(Saved entries)
---*---

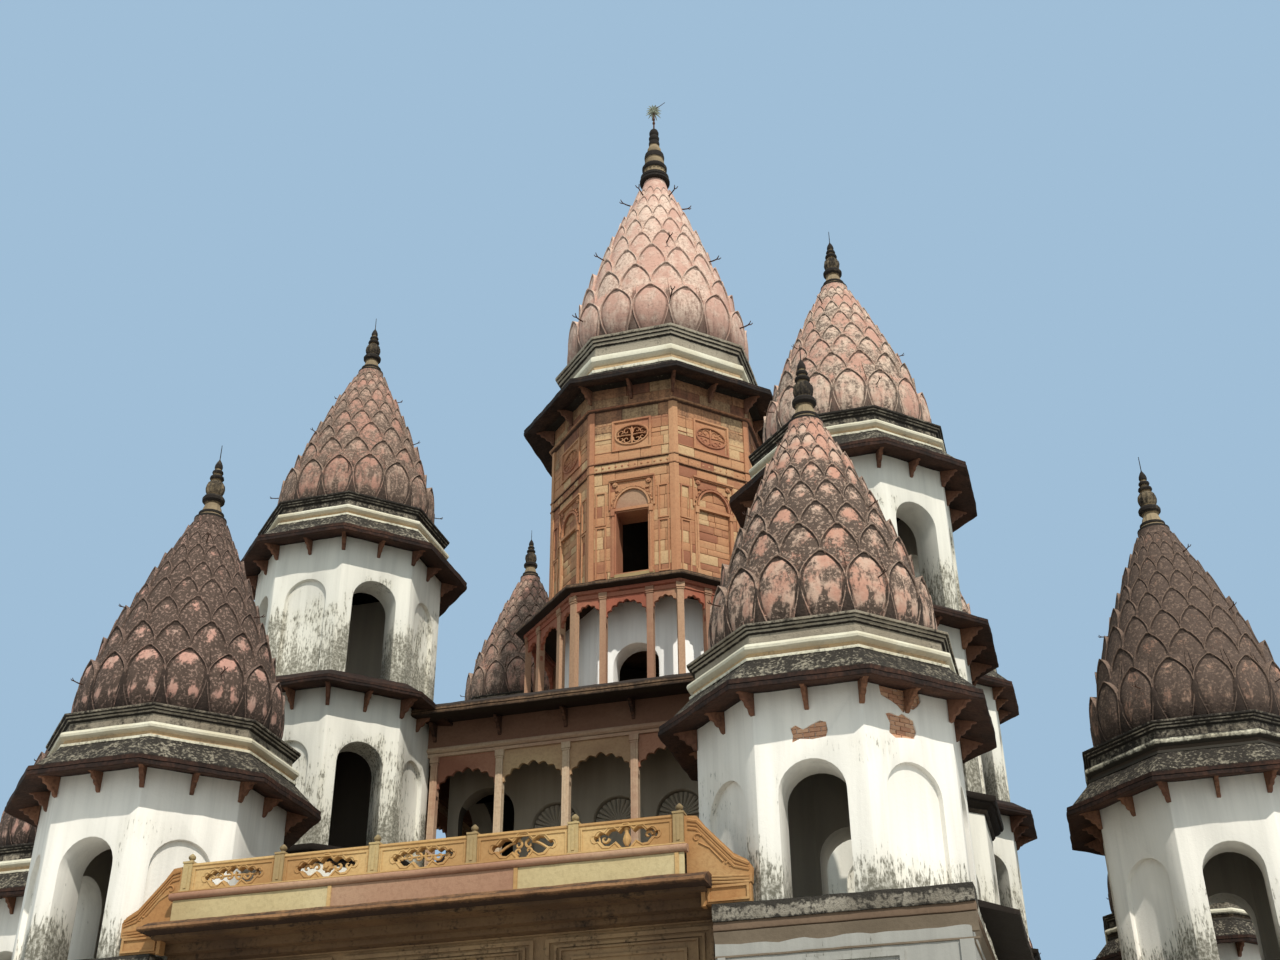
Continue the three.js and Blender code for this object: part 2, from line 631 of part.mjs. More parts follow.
const CENTRAL_SPIRE = { bud: 2045, height: 5690, finial: 1640, slab: 2150, cornice: 870 };
const { bud, height, finial, slab, cornice } = CENTRAL_SPIRE;
addNode("central_lotus", spire(bud, height, finial, slab, cornice), lotus, 0, 0, centralTop + CENTRAL_EAVE.rise);

export default temple;
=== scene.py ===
# %% [markdown]
# # Dressing a thirteen-towered temple
# The solids of the building are the fixed frame. This lesson puts plaster, stone, petals and
# carving around them, from the tower walls up to the finials and then down to the ground.
# Units are metres, +Z is up and the entrance front looks towards -Y.

# %% Load the frame
import json
import math
import random

import bmesh
import bpy
from mathutils import Matrix, Vector, noise


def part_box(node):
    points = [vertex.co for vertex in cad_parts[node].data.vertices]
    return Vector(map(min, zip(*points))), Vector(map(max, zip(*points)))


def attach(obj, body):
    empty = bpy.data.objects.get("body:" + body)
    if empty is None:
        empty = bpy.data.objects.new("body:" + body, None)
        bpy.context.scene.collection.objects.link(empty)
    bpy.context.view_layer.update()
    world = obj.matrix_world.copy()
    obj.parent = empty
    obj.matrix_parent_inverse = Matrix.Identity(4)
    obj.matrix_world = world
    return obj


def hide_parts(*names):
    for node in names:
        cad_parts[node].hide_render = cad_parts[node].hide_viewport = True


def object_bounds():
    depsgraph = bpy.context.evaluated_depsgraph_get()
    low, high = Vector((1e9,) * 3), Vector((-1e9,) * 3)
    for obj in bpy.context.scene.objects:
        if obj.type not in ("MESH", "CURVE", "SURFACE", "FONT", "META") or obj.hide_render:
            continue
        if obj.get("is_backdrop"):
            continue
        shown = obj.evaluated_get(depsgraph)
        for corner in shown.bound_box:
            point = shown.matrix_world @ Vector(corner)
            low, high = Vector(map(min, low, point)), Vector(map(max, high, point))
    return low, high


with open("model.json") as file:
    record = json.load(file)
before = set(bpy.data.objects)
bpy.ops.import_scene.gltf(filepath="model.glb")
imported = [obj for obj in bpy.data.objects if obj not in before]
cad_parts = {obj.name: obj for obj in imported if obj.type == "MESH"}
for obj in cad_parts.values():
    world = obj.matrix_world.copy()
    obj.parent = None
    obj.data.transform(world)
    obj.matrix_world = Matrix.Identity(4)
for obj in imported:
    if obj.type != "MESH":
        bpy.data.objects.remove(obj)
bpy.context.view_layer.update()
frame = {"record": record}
noise.seed_set(7)  # otherwise the ragged edges come out differently each time

# %% [markdown]
# ## Places that everything shares
# Nothing is fitted by eye twice. The levels and the tower axes are read from the frame, so a
# piece that stands on a tower always starts from the tower's own solid.

# %% Levels and tower places
LOW = ["front_left", "front_right", "right_front", "right_rear"]
LOW += ["rear_right", "rear_left", "left_rear", "left_front"]
HIGH = ["front_left", "front_right", "rear_right", "rear_left"]
SIDES = ["front", "right", "rear", "left"]
QUARTER = math.tau / 4
EIGHTH = math.tau / 8
CORNER = math.cos(math.pi / 8)  # distance to a side of an octagon, over the distance to its corner
MAIN_SIDES = range(0, 8, 2)  # sides of an octagon that face the four main directions
DIAGONAL_SIDES = range(1, 8, 2)


def axis_of(node):
    low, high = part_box(node)
    return (low.x + high.x) / 2, (low.y + high.y) / 2


def radius_of(node):
    """Distance from the axis of an octagonal solid to its corners."""
    low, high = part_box(node)
    return (high.x - low.x) / 2 / CORNER


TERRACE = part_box("drum_front_left")[0].z
LOW_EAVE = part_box("lotus_front_left")[0].z
SECOND_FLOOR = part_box("second_floor")[1].z
UPPER_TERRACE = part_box("upper_terrace")[1].z
HIGH_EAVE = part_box("high_lotus_front_left")[0].z
CENTRAL_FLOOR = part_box("central_drum")[0].z
CENTRAL_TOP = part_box("central_drum")[1].z
GRID = axis_of("high_drum_front_right")[0]
WALL = radius_of("middle_drum_front_left")
CENTRAL_WALL = radius_of("central_drum")
print("floors at", [round(z, 2) for z in (TERRACE, SECOND_FLOOR, UPPER_TERRACE, CENTRAL_FLOOR)])
print("tower wall radius", round(WALL, 3), "central", round(CENTRAL_WALL, 3))

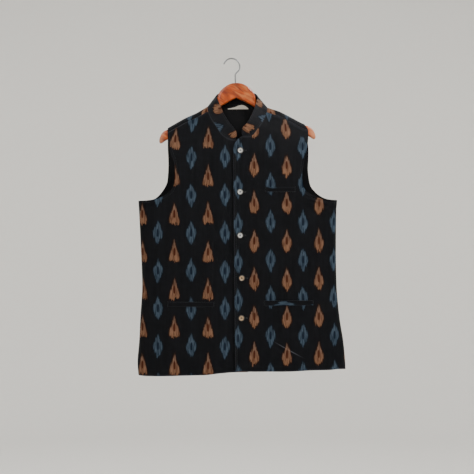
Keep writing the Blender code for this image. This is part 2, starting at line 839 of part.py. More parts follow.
def main():
    clear_scene()
    parts = new_collection("nehru_jacket")
    cutters = new_collection("cutters")
    ikat = material("ikat_cotton", (0.020, 0.022, 0.030), 0.85)
    lining = material("black_lining", (0.010, 0.010, 0.013), 0.55)
    button_finish = material("horn_button", (0.62, 0.55, 0.45), 0.35)
    label_finish = material("woven_label", (0.80, 0.78, 0.72), 0.8)
    wood = material("varnished_wood", (0.42, 0.16, 0.055), 0.3)
    steel = material("zinc_steel", (0.62, 0.62, 0.60), 0.3, 1.0)

    front_panel("front_right", 1, HEM_RIGHT, ARMHOLE_RIGHT, NECK_RIGHT, RIGHT_TOP_EDGE,
                RIGHT_FRONT_EDGE, under_point, parts, ikat)
    front_panel("front_left", 2, HEM_LEFT, ARMHOLE_LEFT, NECK_LEFT, LEFT_TOP_CORNER,
                LEFT_FRONT_EDGE, front_point, parts, ikat)
    make_back(parts, ikat)
    make_back_lining(parts, lining)
    make_collar(parts, ikat)
    for name, (front, *sizes) in WELTS.items():
        make_welt(name, front, sizes, parts, ikat)
    make_label(parts, label_finish)
    make_buttons(parts, button_finish)
    tilt = make_hanger(parts, cutters, wood)
    make_hook(parts, tilt, steel)


main()
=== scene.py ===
"""Looks of a nehru jacket on its wooden hanger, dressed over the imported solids.

Sizes are in millimetres and MM turns them to metres. The panels follow the same two cloth surfaces
as the solids, more finely divided, with creases, an ikat pattern, sewing and real finishes added.
"""

import math

import bmesh
import bpy
from mathutils import Matrix, Vector


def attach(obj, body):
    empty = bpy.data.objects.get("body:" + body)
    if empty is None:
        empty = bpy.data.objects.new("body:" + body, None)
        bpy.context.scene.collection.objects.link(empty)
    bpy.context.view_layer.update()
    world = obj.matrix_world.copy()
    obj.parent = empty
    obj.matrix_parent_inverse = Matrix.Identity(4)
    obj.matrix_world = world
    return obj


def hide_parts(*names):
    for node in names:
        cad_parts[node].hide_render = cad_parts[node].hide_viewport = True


MM = 0.001

# Cloth and seams
WALL = 2.0
LINING_WALL = 1.0
COLLAR_WALL = 2.5
WELT_WALL = 1.5
LABEL_WALL = 0.6
GAP = 0.3                   # between pieces, at their seams
LAID_GAP = 0.6              # under what is laid on a panel
SEAM_HALF = 0.35            # half the gap between the fronts and the back at their sides
COLLAR_TUCK = 0.4           # the collar's foot goes this far into its seam

# Shoulder: the back folds over the ridge, to a seam on the front side
FOLD_DROP = 15.0            # the fold's lower ends lie this far under the ridge
FOLD_HALF = 13.5            # half the fold's depth from front to back
FOLD_LENGTH = 44.0          # cloth that goes over the fold
NECK_EXTRA = 4.0            # more depth behind the neck, where the hanger's wood is widest
NECK_CENTRE = 7.0           # x, and the distances from it between which that falls to nothing
NECK_NEAR = 60.0
NECK_FAR = 90.0
NECK_DEPTH_ENDS = 110.0     # distance under the ridge at which the extra depth has gone

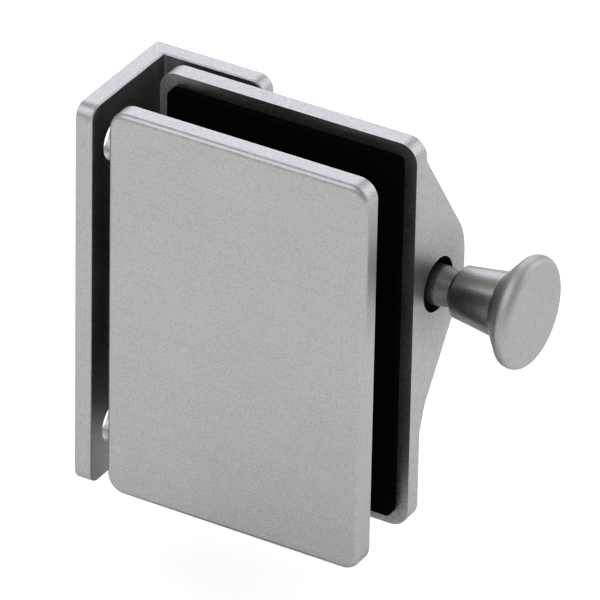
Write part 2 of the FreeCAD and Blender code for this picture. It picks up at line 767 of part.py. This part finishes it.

---*---

- _The task_: In the listing above, find the line with "2150, cornice: 870" and the line with "Vector(map(max, high, point))", then print exactly those two lines and every line between them, and nothing more.

- _Solution below_:
const CENTRAL_SPIRE = { bud: 2045, height: 5690, finial: 1640, slab: 2150, cornice: 870 };
const { bud, height, finial, slab, cornice } = CENTRAL_SPIRE;
addNode("central_lotus", spire(bud, height, finial, slab, cornice), lotus, 0, 0, centralTop + CENTRAL_EAVE.rise);

export default temple;
=== scene.py ===
# %% [markdown]
# # Dressing a thirteen-towered temple
# The solids of the building are the fixed frame. This lesson puts plaster, stone, petals and
# carving around them, from the tower walls up to the finials and then down to the ground.
# Units are metres, +Z is up and the entrance front looks towards -Y.

# %% Load the frame
import json
import math
import random

import bmesh
import bpy
from mathutils import Matrix, Vector, noise


def part_box(node):
    points = [vertex.co for vertex in cad_parts[node].data.vertices]
    return Vector(map(min, zip(*points))), Vector(map(max, zip(*points)))


def attach(obj, body):
    empty = bpy.data.objects.get("body:" + body)
    if empty is None:
        empty = bpy.data.objects.new("body:" + body, None)
        bpy.context.scene.collection.objects.link(empty)
    bpy.context.view_layer.update()
    world = obj.matrix_world.copy()
    obj.parent = empty
    obj.matrix_parent_inverse = Matrix.Identity(4)
    obj.matrix_world = world
    return obj


def hide_parts(*names):
    for node in names:
        cad_parts[node].hide_render = cad_parts[node].hide_viewport = True


def object_bounds():
    depsgraph = bpy.context.evaluated_depsgraph_get()
    low, high = Vector((1e9,) * 3), Vector((-1e9,) * 3)
    for obj in bpy.context.scene.objects:
        if obj.type not in ("MESH", "CURVE", "SURFACE", "FONT", "META") or obj.hide_render:
            continue
        if obj.get("is_backdrop"):
            continue
        shown = obj.evaluated_get(depsgraph)
        for corner in shown.bound_box:
            point = shown.matrix_world @ Vector(corner)
            low, high = Vector(map(min, low, point)), Vector(map(max, high, point))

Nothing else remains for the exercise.